Un milliardaire suédois, Frederik Paulsen, a acquis le camp de base en 2018, mais a conservé le personnel russe, des experts spécialisés dans la construction et la gestion d’une base dans ces conditions très particulières.

Le camp n’a pas ouvert en 2018 en raison d’un conflit entre cette équipe russe et des pilotes ukrainiens. La pandémie a empêché l’ouverture de la base en 2020 et en 2021, et l’invasion russe en Ukraine a fait obstacle à une réouverture en 2022.

Cette année, le gouvernement norvégien n’a pas accordé de permis de travail aux 35 experts russes essentiels à l’ouverture du camp. Et cette semaine, les autorités norvégiennes ont refusé d’autoriser les vols qui devaient relier la base au territoire norvégien de Svalbard, des liaisons essentielles au projet.

L’Administration de l’aviation civile norvégienne a expliqué que ces vols auraient un impact environnemental beaucoup trop élevé dans cette région très fragile, déjà aux prises avec les conséquences des changements climatiques.

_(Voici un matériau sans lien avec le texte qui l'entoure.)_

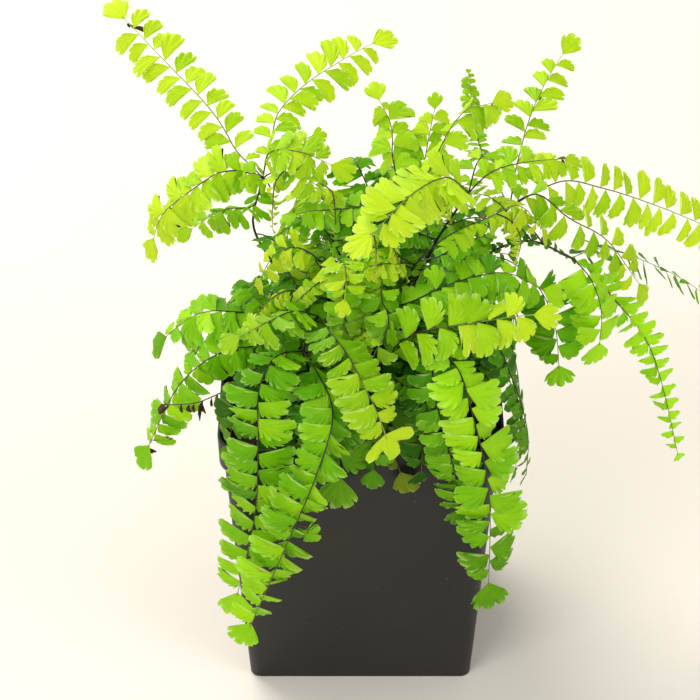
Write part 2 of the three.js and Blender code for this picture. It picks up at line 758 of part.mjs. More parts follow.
// The soil, with a hole for each stipe
function soilSolid(roots) {
  const gap = WALL + CLEARANCE;
  const bottom = FLOOR + CLEARANCE;
  const low = wallAt(bottom);
  const high = wallAt(SOIL_TOP - 4);
  const mound = loft(
    vector([0, 0, bottom]),
    [
      roundedSquare(low.half - gap, low.corner - gap, bottom),
      roundedSquare(high.half - gap, high.corner - gap, (x, y) => Math.min(soilHeight(x, y), SOIL_TOP)),
      roundedSquare(0.75 * high.half, 12, soilHeight),
      roundedSquare(0.45 * high.half, 12, soilHeight),
      roundedSquare(0.2 * high.half, 6, soilHeight),
    ],
    vector([0, 0, soilHeight(0, 0)]),
  );
  const above = SOIL_TOP + 2 * SOIL_MOUND;
  const holes = roots.map(([x, y]) =>
    uprightRod(x, y, SOIL_TOP - HOLE_DEPTH, above, HOLE_RADIUS, HOLE_MOUTH, HOLE_SIDES));
  return mound.subtract(wasm.Manifold.union(holes));
}

const fronds = [...SHOWN_FRONDS, ...ROUND_FRONDS.map(roundFrond)];
const strands = strandsOf(fronds);
bendClear(strands);

const group = new THREE.Group();
group.name = 'potted_fern';
group.add(meshOf('pot', potSolid(), 'pot'));
group.add(meshOf('soil', soilSolid(fronds.map((frond) => frond.root)), 'soil'));
for (const frond of fronds) {
  const own = strands.filter((strand) => strand.frond === frond);
  const stipe = own.find((strand) => !strand.finger);
  const knuckle = solid(new THREE.OctahedronGeometry(KNUCKLE).translate(...frond.fork));
  const fingers = own.filter((strand) => strand.finger).map(fingerSolid);
  group.add(meshOf(`${frond.name}_stipe`, stipeSolid(stipe), 'stipe'));
  group.add(meshOf(`${frond.name}_fingers`, wasm.Manifold.union([knuckle, ...fingers]), frond.colour));
}

export default group;
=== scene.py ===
# %% [markdown]
# # A maidenhair fern in a square nursery pot
#
# The CAD model gives this plant its true size and the place of every frond. Here the same fronds are
# dressed: each leaflet gets its lobed edge and its veins, each stalk its wiry gloss, the pot its rounded
# corners and the soil its crumbs. Everything is in metres and stands where the CAD nodes stand.

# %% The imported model, as a frame
import json
import math

import bmesh
import bpy
import numpy as np
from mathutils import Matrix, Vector, noise

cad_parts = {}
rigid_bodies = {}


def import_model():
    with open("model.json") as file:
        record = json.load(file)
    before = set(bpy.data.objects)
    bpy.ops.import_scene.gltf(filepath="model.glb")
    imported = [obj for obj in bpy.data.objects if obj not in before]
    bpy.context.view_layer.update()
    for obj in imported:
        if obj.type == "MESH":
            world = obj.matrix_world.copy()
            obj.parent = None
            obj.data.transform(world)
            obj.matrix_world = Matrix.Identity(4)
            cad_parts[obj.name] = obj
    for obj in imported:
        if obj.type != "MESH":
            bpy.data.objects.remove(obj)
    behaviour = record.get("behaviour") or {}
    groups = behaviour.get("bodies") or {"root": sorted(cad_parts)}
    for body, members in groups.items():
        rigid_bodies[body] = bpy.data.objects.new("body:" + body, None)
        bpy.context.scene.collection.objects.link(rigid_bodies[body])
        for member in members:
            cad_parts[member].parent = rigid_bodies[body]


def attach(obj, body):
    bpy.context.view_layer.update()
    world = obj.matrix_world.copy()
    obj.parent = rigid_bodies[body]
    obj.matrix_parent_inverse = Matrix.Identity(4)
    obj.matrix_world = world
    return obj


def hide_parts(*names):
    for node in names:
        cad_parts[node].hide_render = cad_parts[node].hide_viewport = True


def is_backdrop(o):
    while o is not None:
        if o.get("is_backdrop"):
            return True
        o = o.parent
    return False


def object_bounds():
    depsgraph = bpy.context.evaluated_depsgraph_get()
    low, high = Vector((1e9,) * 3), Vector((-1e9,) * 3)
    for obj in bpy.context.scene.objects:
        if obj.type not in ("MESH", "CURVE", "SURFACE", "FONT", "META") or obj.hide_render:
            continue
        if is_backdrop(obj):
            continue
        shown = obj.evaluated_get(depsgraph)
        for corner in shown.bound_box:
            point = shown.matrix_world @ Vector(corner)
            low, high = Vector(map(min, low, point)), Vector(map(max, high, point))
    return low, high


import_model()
cad_box = [list(corner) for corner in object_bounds()]
MM = 0.001
print("CAD box in metres:", cad_box)

# %% [markdown]
# ## Colours and nodes
#
# Blender wants linear light, while a colour picker gives sRGB, so one function turns one into the other.
# A second one adds a shader node with its settings, its links and, for a colour ramp, its stops. That
# keeps every material below short. A mix node holds sockets for numbers, vectors and colours one after
# the other and under the same names, so those for colours are told by their number.

# %% A colour, and a node
MIX_SHARE = 0
MIX_FIRST = 6
MIX_SECOND = 7
MIX_RESULT = 2
NEW_RAMP_STOPS = 2


def linear(sRGB):
    """The linear colour of a six-figure sRGB hex value."""
    shares = [int(sRGB[i : i + 2], 16) / 255 for i in (0, 2, 4)]
    return [s / 12.92 if s <= 0.04045 else ((s + 0.055) / 1.055) ** 2.4 for s in shares] + [1.0]


def add(material, kind, settings=None, links=None, stops=(), **properties):
    """Adds a node with socket values, links from other sockets, (position, hex) stops and properties."""
    node = material.node_tree.nodes.new("ShaderNode" + kind)
    for name, value in properties.items():
        setattr(node, name, value)
    for socket, value in (settings or {}).items():
        node.inputs[socket].default_value = value
    for socket, source in (links or {}).items():
        material.node_tree.links.new(source, node.inputs[socket])
    for i, (position, colour) in enumerate(stops):
        elements = node.color_ramp.elements
        element = elements[i] if i < NEW_RAMP_STOPS else elements.new(position)
        element.position = position
        element.color = linear(colour)
    return node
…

Vincent Colliard s’interroge sur les raisons invoquées. « À mon humble avis, ça relève plutôt des tensions géopolitiques. »

PHOTO TIRÉE DE LA PAGE FACEBOOK DE VINCENT COLLIARD

La photo crève-cœur : Vincent Colliard revient à Montréal sans avoir pu mettre en œuvre son projet de rallier le pôle Nord en ski.

Il espérait rallier le pôle Nord à partir de l’île de Ward Hunt, au nord de l’île d’Ellesmere, en solo, une expédition à l’image de celle que sa conjointe Caroline Côté a récemment accomplie dans un temps record en Antarctique.

Au pôle Nord, il devait prendre un vol nolisé vers la base de Barneo, puis vers la civilisation.

« Je préparais tout mon équipement à Montréal sans avoir la confirmation de l’ouverture de la base de Barneo, raconte-t-il. Je me suis dit qu’il fallait que je me rende quand même à Resolute Bay avec tout mon équipement pour être en mesure de prendre le dernier vol nolisé vers Ward Hunt, le 17 ou le 18 mars. J’avais calculé que ça prenait ça pour atteindre le pôle Nord avant le 28 avril, soit la date prévue pour la fermeture de la base de Barneo. »

À Resolute Bay, dans l’île de Corwallis, il n’avait toujours pas de confirmation au sujet de l’ouverture de Barneo. Il a dû prendre une décision déchirante : rentrer à Montréal parce qu’il était trop risqué de partir sans avoir l’assurance de passer par Barneo au retour.

L’abandon de son expédition a été crève-cœur, sur le plan financier (il y a mis 30 000 $ US) et sur le plan personnel.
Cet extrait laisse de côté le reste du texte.